Electric Spray Air Cushion Massage Comb Review: Legit or Scam?
Verdict: In our opinion, this is a scam. You may receive a brush in the mail, but the evidence strongly suggests it will not deliver the salon-quality hair transformations shown in the ads — and the marketing around it follows a pattern seen consistently across overhyped beauty gadgets sold through social media.
If you’ve been seeing ads for the Electric Spray Air Cushion Massage Comb on TikTok, Facebook, or Instagram — usually a quick before-and-after showing someone’s hair going from frizzy and flat to glossy and voluminous after a few brushstrokes — and you’re wondering whether any of that is real, this review breaks down exactly what we found.
What Is the Electric Spray Air Cushion Massage Comb?
According to the product website, the Electric Spray Air Cushion Massage Comb is a 3-in-1 hair tool that combines:
- A hairbrush with an air cushion base
- A scalp massager built into the bristle design
- A mist sprayer that disperses water or product while you brush
The company claims this combination can reduce frizz, eliminate static, hydrate hair, improve scalp health, increase volume, and deliver salon-quality results in under five minutes.
That is a long list of promises for a single handheld brush. Here’s why we don’t believe most of them.
The Ads Don’t Look Real
Let’s start with the advertising, because that’s how most people find this product — and the ads are where the first red flags appear.
The promotional videos circulating across TikTok, Facebook, and Instagram show dramatic hair transformations happening in seconds. Frizzy, dull, flat hair becomes smooth, shiny, and voluminous after just a few passes with the brush. In some versions, a man gifts the brush to a woman and her hair appears completely transformed almost immediately.

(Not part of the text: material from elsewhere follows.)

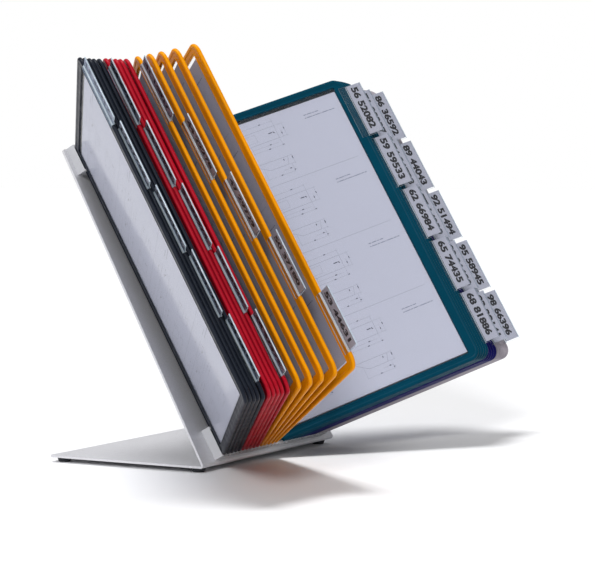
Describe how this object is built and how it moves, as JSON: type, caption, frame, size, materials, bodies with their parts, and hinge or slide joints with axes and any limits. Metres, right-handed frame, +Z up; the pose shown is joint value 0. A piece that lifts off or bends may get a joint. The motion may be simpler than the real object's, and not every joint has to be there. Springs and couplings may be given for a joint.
{
  "type": "flip panel display stand",
  "caption": "Desktop flip display: framed clear pockets for office sheets, hinged like book pages on a leaning bent metal stand, with index tabs down their outer edges.",
  "frame": {"origin": "on the table, at the middle of the whole object's footprint box", "axes": "+Z up; -Y towards the reader; +X to the reader's right, along the bend and the rows of hinge rods"},
  "size_m": [0.6034, 0.3352, 0.3785],
  "materials": {
    "stand_coating": "fine textured silver powder coat",
    "rail_plastic": "satin moulded plastic",
    "screw_steel": "zinc plated",
    "rod_steel": "drawn wire",
    "foot_rubber": "matt moulded rubber",
    "frame_black": "satin moulded polypropylene",
    "frame_red": "satin moulded polypropylene",
    "frame_yellow": "satin moulded polypropylene",
    "frame_teal": "satin moulded polypropylene",
    "frame_blue": "satin moulded polypropylene",
    "frame_grey": "satin moulded polypropylene",
    "clear_film": "clear film with a fine anti-glare grain",
    "clear_tab": "clear extruded plastic",
    "paper": "printed office paper",
    "card": "printed card"
  },
  "bodies": {
    "stand": {"stand_sheet": "stand_coating", "lower_rail": "rail_plastic", "upper_rail": "rail_plastic", "rail_screws": "screw_steel", "hinge_rods": "rod_steel", "foot_front_left": "foot_rubber", "foot_front_right": "foot_rubber", "foot_rear_left": "foot_rubber", "foot_rear_right": "foot_rubber"},
    "black_1": {"black_1_panel": "frame_black"},
    "black_2": {"black_2_panel": "frame_black"},
    "black_3": {"black_3_panel": "frame_black"},
    "black_4": {"black_4_panel": "frame_black"},
    "black_5": {"black_5_panel": "frame_black"},
    "red_1": {"red_1_panel": "frame_red"},
    "red_2": {"red_2_panel": "frame_red"},
    "red_3": {"red_3_panel": "frame_red"},
    "red_4": {"red_4_panel": "frame_red"},
    "red_5": {"red_5_panel": "frame_red"},
    "yellow_1": {"yellow_1_panel": "frame_yellow"},
    "yellow_2": {"yellow_2_panel": "frame_yellow"},
    "yellow_3": {"yellow_3_panel": "frame_yellow"},
    "yellow_4": {"yellow_4_panel": "frame_yellow"},
    "yellow_5": {"yellow_5_frame": "frame_yellow", "yellow_5_pocket": "clear_film", "yellow_5_sheet": "paper", "yellow_5_tab": "clear_tab", "yellow_5_label": "card"},
    "teal_1": {"teal_1_frame": "frame_teal", "teal_1_pocket": "clear_film", "teal_1_sheet": "paper", "teal_1_tab": "clear_tab", "teal_1_label": "card"},
    "teal_2": {"teal_2_panel": "frame_teal"},
    "teal_3": {"teal_3_panel": "frame_teal"},
    "teal_4": {"teal_4_panel": "frame_teal"},
    "teal_5": {"teal_5_panel": "frame_teal"},
    "blue_1": {"blue_1_panel": "frame_blue"},
    "blue_2": {"blue_2_panel": "frame_blue"},
    "blue_3": {"blue_3_panel": "frame_blue"},
    "blue_4": {"blue_4_panel": "frame_blue"},
    "blue_5": {"blue_5_panel": "frame_blue"},
    "grey_1": {"grey_1_panel": "frame_grey"},
    "grey_2": {"grey_2_panel": "frame_grey"},
    "grey_3": {"grey_3_panel": "frame_grey"},
    "grey_4": {"grey_4_panel": "frame_grey"},
    "grey_5": {"grey_5_panel": "frame_grey"}
  },
  "joints": [
    {"name": "black_1_hinge", "type": "hinge", "parent": "stand", "child": "black_1", "pos_m": [-0.10209, 0.07707, 0.15175], "axis": [0, 0.4985, 0.8669], "range_deg": [0, 44]},
    {"name": "black_2_hinge", "type": "hinge", "parent": "stand", "child": "black_2", "pos_m": [-0.09536, 0.07707, 0.15175], "axis": [0, 0.4985, 0.8669], "range_deg": [0, 44]},
    {"name": "black_3_hinge", "type": "hinge", "parent": "stand", "child": "black_3", "pos_m": [-0.08863, 0.07707, 0.15175], "axis": [0, 0.4985, 0.8669], "range_deg": [0, 44]},
    {"name": "black_4_hinge", "type": "hinge", "parent": "stand", "child": "black_4", "pos_m": [-0.0819, 0.07707, 0.15175], "axis": [0, 0.4985, 0.8669], "range_deg": [0, 44]},
    {"name": "black_5_hinge", "type": "hinge", "parent": "stand", "child": "black_5", "pos_m": [-0.07517, 0.07707, 0.15175], "axis": [0, 0.4985, 0.8669], "range_deg": [0, 44]},
    {"name": "red_1_hinge", "type": "hinge", "parent": "stand", "child": "red_1", "pos_m": [-0.06844, 0.07707, 0.15175], "axis": [0, 0.4985, 0.8669], "range_deg": [0, 44]},
    {"name": "red_2_hinge", "type": "hinge", "parent": "stand", "child": "red_2", "pos_m": [-0.06171, 0.07707, 0.15175], "axis": [0, 0.4985, 0.8669], "range_deg": [0, 44]},
    {"name": "red_3_hinge", "type": "hinge", "parent": "stand", "child": "red_3", "pos_m": [-0.05498, 0.07707, 0.15175], "axis": [0, 0.4985, 0.8669], "range_deg": [0, 44]},
    {"name": "red_4_hinge", "type": "hinge", "parent": "stand", "child": "red_4", "pos_m": [-0.04825, 0.07707, 0.15175], "axis": [0, 0.4985, 0.8669], "range_deg": [0, 44]},
    {"name": "red_5_hinge", "type": "hinge", "parent": "stand", "child": "red_5", "pos_m": [-0.04152, 0.07707, 0.15175], "axis": [0, 0.4985, 0.8669], "range_deg": [0, 44]},
    {"name": "yellow_1_hinge", "type": "hinge", "parent": "stand", "child": "yellow_1", "pos_m": [-0.03479, 0.07707, 0.15175], "axis": [0, 0.4985, 0.8669], "range_deg": [0, 44]},
    {"name": "yellow_2_hinge", "type": "hinge", "parent": "stand", "child": "yellow_2", "pos_m": [-0.02806, 0.07707, 0.15175], "axis": [0, 0.4985, 0.8669], "range_deg": [0, 44]},
    {"name": "yellow_3_hinge", "type": "hinge", "parent": "stand", "child": "yellow_3", "pos_m": [-0.02133, 0.07707, 0.15175], "axis": [0, 0.4985, 0.8669], "range_deg": [0, 44]},
    {"name": "yellow_4_hinge", "type": "hinge", "parent": "stand", "child": "yellow_4", "pos_m": [-0.0146, 0.07707, 0.15175], "axis": [0, 0.4985, 0.8669], "range_deg": [0, 44]},
    {"name": "yellow_5_hinge", "type": "hinge", "parent": "stand", "child": "yellow_5", "pos_m": [-0.00787, 0.07707, 0.15175], "axis": [0, 0.4985, 0.8669], "range_deg": [0, 44]},
    {"name": "teal_1_hinge", "type": "hinge", "parent": "stand", "child": "teal_1", "pos_m": [-0.00114, 0.07707, 0.15175], "axis": [0, 0.4985, 0.8669], "range_deg": [-44, 0]},
    {"name": "teal_2_hinge", "type": "hinge", "parent": "stand", "child": "teal_2", "pos_m": [0.00559, 0.07707, 0.15175], "axis": [0, 0.4985, 0.8669], "range_deg": [-44, 0]},
    {"name": "teal_3_hinge", "type": "hinge", "parent": "stand", "child": "teal_3", "pos_m": [0.01232, 0.07707, 0.15175], "axis": [0, 0.4985, 0.8669], "range_deg": [-44, 0]},
    {"name": "teal_4_hinge", "type": "hinge", "parent": "stand", "child": "teal_4", "pos_m": [0.01905, 0.07707, 0.15175], "axis": [0, 0.4985, 0.8669], "range_deg": [-44, 0]},
    {"name": "teal_5_hinge", "type": "hinge", "parent": "stand", "child": "teal_5", "pos_m": [0.02578, 0.07707, 0.15175], "axis": [0, 0.4985, 0.8669], "range_deg": [-44, 0]},
    {"name": "blue_1_hinge", "type": "hinge", "parent": "stand", "child": "blue_1", "pos_m": [0.03251, 0.07707, 0.15175], "axis": [0, 0.4985, 0.8669], "range_deg": [-44, 0]},
    {"name": "blue_2_hinge", "type": "hinge", "parent": "stand", "child": "blue_2", "pos_m": [0.03924, 0.07707, 0.15175], "axis": [0, 0.4985, 0.8669], "range_deg": [-44, 0]},
    {"name": "blue_3_hinge", "type": "hinge", "parent": "stand", "child": "blue_3", "pos_m": [0.04597, 0.07707, 0.15175], "axis": [0, 0.4985, 0.8669], "range_deg": [-44, 0]},
    {"name": "blue_4_hinge", "type": "hinge", "parent": "stand", "child": "blue_4", "pos_m": [0.0527, 0.07707, 0.15175], "axis": [0, 0.4985, 0.8669], "range_deg": [-44, 0]},
    {"name": "blue_5_hinge", "type": "hinge", "parent": "stand", "child": "blue_5", "pos_m": [0.05943, 0.07707, 0.15175], "axis": [0, 0.4985, 0.8669], "range_deg": [-44, 0]},
    {"name": "grey_1_hinge", "type": "hinge", "parent": "stand", "child": "grey_1", "pos_m": [0.06616, 0.07707, 0.15175], "axis": [0, 0.4985, 0.8669], "range_deg": [-44, 0]},
    {"name": "grey_2_hinge", "type": "hinge", "parent": "stand", "child": "grey_2", "pos_m": [0.07289, 0.07707, 0.15175], "axis": [0, 0.4985, 0.8669], "range_deg": [-44, 0]},
    {"name": "grey_3_hinge", "type": "hinge", "parent": "stand", "child": "grey_3", "pos_m": [0.07962, 0.07707, 0.15175], "axis": [0, 0.4985, 0.8669], "range_deg": [-44, 0]},
    {"name": "grey_4_hinge", "type": "hinge", "parent": "stand", "child": "grey_4", "pos_m": [0.08635, 0.07707, 0.15175], "axis": [0, 0.4985, 0.8669], "range_deg": [-44, 0]},
    {"name": "grey_5_hinge", "type": "hinge", "parent": "stand", "child": "grey_5", "pos_m": [0.09308, 0.07707, 0.15175], "axis": [0, 0.4985, 0.8669], "range_deg": [-44, 0]}
  ],
  "couplings": [
    {"joint": "black_2_hinge", "follows": "black_1_hinge", "ratio": 1},
    {"joint": "black_3_hinge", "follows": "black_1_hinge", "ratio": 1},
    {"joint": "black_4_hinge", "follows": "black_1_hinge", "ratio": 1},
    {"joint": "black_5_hinge", "follows": "black_1_hinge", "ratio": 1},
    {"joint": "red_1_hinge", "follows": "black_1_hinge", "ratio": 1},
    {"joint": "red_2_hinge", "follows": "black_1_hinge", "ratio": 1},
    {"joint": "red_3_hinge", "follows": "black_1_hinge", "ratio": 1},
    {"joint": "red_4_hinge", "follows": "black_1_hinge", "ratio": 1},
    {"joint": "red_5_hinge", "follows": "black_1_hinge", "ratio": 1},
    {"joint": "yellow_1_hinge", "follows": "black_1_hinge", "ratio": 1},
    {"joint": "yellow_2_hinge", "follows": "black_1_hinge", "ratio": 1},
    {"joint": "yellow_3_hinge", "follows": "black_1_hinge", "ratio": 1},
    {"joint": "yellow_4_hinge", "follows": "black_1_hinge", "ratio": 1},
    {"joint": "yellow_5_hinge", "follows": "black_1_hinge", "ratio": 1},
    {"joint": "teal_1_hinge", "follows": "grey_5_hinge", "ratio": 1},
    {"joint": "teal_2_hinge", "follows": "grey_5_hinge", "ratio": 1},
    {"joint": "teal_3_hinge", "follows": "grey_5_hinge", "ratio": 1},
    {"joint": "teal_4_hinge", "follows": "grey_5_hinge", "ratio": 1},
    {"joint": "teal_5_hinge", "follows": "grey_5_hinge", "ratio": 1},
    {"joint": "blue_1_hinge", "follows": "grey_5_hinge", "ratio": 1},
    {"joint": "blue_2_hinge", "follows": "grey_5_hinge", "ratio": 1},
    {"joint": "blue_3_hinge", "follows": "grey_5_hinge", "ratio": 1},
    {"joint": "blue_4_hinge", "follows": "grey_5_hinge", "ratio": 1},
    {"joint": "blue_5_hinge", "follows": "grey_5_hinge", "ratio": 1},
    {"joint": "grey_1_hinge", "follows": "grey_5_hinge", "ratio": 1},
    {"joint": "grey_2_hinge", "follows": "grey_5_hinge", "ratio": 1},
    {"joint": "grey_3_hinge", "follows": "grey_5_hinge", "ratio": 1},
    {"joint": "grey_4_hinge", "follows": "grey_5_hinge", "ratio": 1}
  ]
}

These transformations do not look realistic — and that’s not just an opinion. Genuinely improving hair texture, reducing frizz, and adding volume takes time, the right products, and heat styling in most cases. A misting brush can add some moisture and reduce static from dryness, but it cannot structurally change the appearance of hair in the way these ads suggest.
Several of the ad videos appear to be heavily edited or AI-generated. The before-and-after transitions happen far too quickly to represent real results, and the level of visual change is inconsistent with what this type of tool is physically capable of producing.
If the ads were accurately representing the product’s performance, they would look a lot less dramatic.
The Website: Marketing Language Without Substance
The product website leans heavily on phrases designed to sound innovative:
- “Scalp spa technology”
- “Ultimate glow-up”
- “Innovative hydration technology”
- “Game-changer”
These are positioning phrases, not technical descriptions. When you try to find out what “scalp spa technology” actually means — what it does, how it works, what differentiates it from a regular brush with a water reservoir — the website has nothing to offer. There is no explanation of the mechanism, no research cited, no engineering detail provided.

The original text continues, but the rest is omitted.